Single by Lucio Dalla
- B-side: "Convento di pianura"
- Released: 1972
- Label: RCA Italiana

Lucio Dalla singles chronology
| "Il colonnello" (1971) | "Piazza Grande" (1972) | "Sulla rotta di Cristoforo Colombo" (1972) |

Audio
- "Piazza Grande" on YouTube

= Piazza Grande (song) =

"Piazza Grande" ('Grand Square') is a 1972 song composed by Lucio Dalla, Ron, Gianfranco Baldazzi and Sergio Bardotti, arranged by Ruggero Cini and performed by Lucio Dalla. The song ranked eighth at the 22nd edition of the Sanremo Music Festival.

== Overview==
The song was composed by Dalla and Ron with the working title "America", and it was initially supposed to tell the story of the 1620 Mayflower voyage. After various attempts of lyricists Bardotti and Baldazzi to suit the projected theme to the music, during a promotional tour in the US, in Manhattan, Baldazzi eventually changed the topic of the song into the story of a homeless man who prefers his freedom to comfort.

The title of the song is a reference to Piazza Cavour in Bologna, close to Dalla's birth house. The RCA label lobbied to change it into a more well known "Canal Grande", with Dalla resisting to its requests. Once he heard the song, his RCA colleague Gianni Morandi repeatedly asked Dalla to be the one to bring the song to the Sanremo Festival, eventually being turned down.

The song premiered at the Sanremo Music Festival 1972, with Dalla being accompanied by Ron as guitarist. In spite of being one of the favorites it only ranked eighth, even if it turned to be a commercial success and a long seller.

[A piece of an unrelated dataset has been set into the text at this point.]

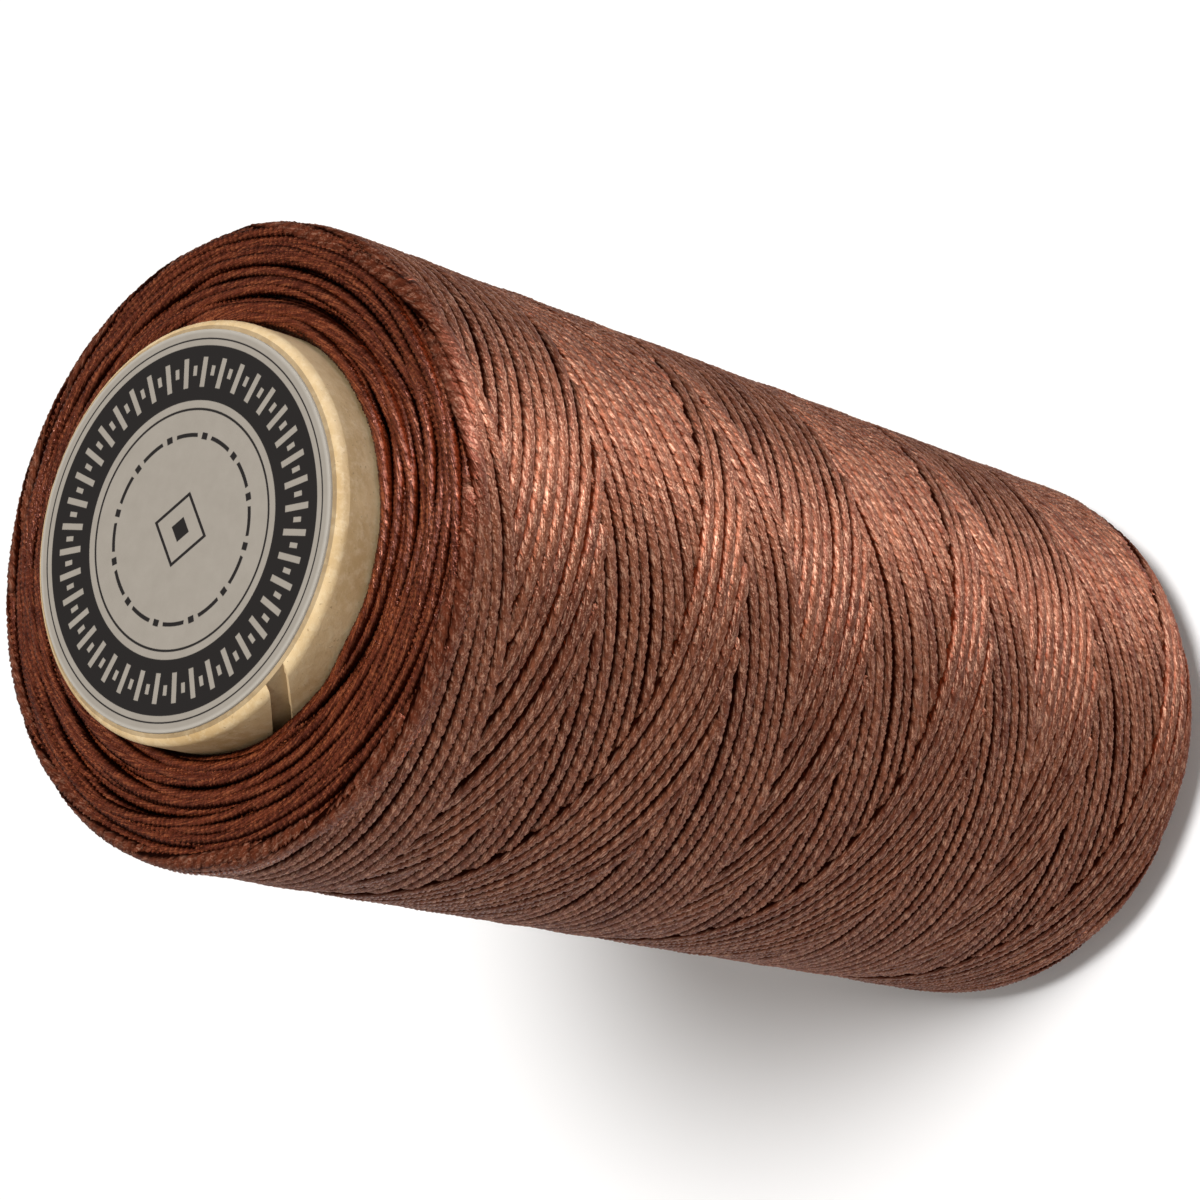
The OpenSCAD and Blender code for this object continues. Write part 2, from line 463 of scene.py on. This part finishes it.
def buildWinding():
    # the stretches of every strand that show, by hand, and those that other strands hide
    step = winding["step"] / winding["around"]                   # in turns
    end = winding["turnsEachWay"] - 0.5 / winding["strands"]
    fineRuns, coarseRuns = {"rising": [], "falling": []}, []
    for number in range(winding["strands"]):
        tone, width = float(dice.random()), 1 + winding["spread"] * float(dice.uniform(-1, 1))
        w = np.arange(-end - 2 * step, end + 2 * step, step)
        path, way, shown = strandPath(number, w)
        along = lengthAlong(path)
        cuts = np.r_[0, np.flatnonzero(np.diff(shown.astype(int))) + 1, len(w)]
        middle = np.searchsorted(w, 0)
        for lo, hi in zip(cuts[:-1], cuts[1:]):
            if shown[lo]:
                for a, b, hand in ((lo, min(hi, middle + 1), "rising"), (max(lo, middle), hi, "falling")):
                    if b - a > winding["least"]:
                        fineRuns[hand].append((path[a:b], way[a:b], along[a:b], tone, width))
            elif hi - lo > winding["buriedLeast"]:
                some = slice(lo, hi, winding["buriedEvery"])
                coarseRuns.append((path[some], way[some], along[some], tone, width))
    return fineRuns, coarseRuns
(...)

Artists who recorded cover versions of the song include Fiorella Mannoia, Gianni Morandi, Albano Carrisi, Tosca & Sílvia Pérez Cruz, Fiorello, Tomislav Ivčić, Franck Pourcel, Pierdavide Carone.

==Track listing==

| No. | Title | Writer(s) | Length |
|---|---|---|---|
| 1. | "Piazza Grande" | Gianfranco Baldazzi, Sergio Bardotti, Lucio Dalla, Ron | 3:14 |
| 2. | "Convento di pianura" | Paola Pallottino, Lucio Dalla | 3:52 |

==Charts==

| Chart (1972) | Peak position |
|---|---|
| Italy (Musica e dischi) | 10 |

| Chart (2012) | Peak position |
|---|---|
| Italy (FIMI) | 7 |

==Certifications==

| Region | Certification | Certified units/sales |
| Italy (FIMI) sales from 2009 | 2× Platinum | 200,000^{‡} |
^{‡} Sales+streaming figures based on certification alone.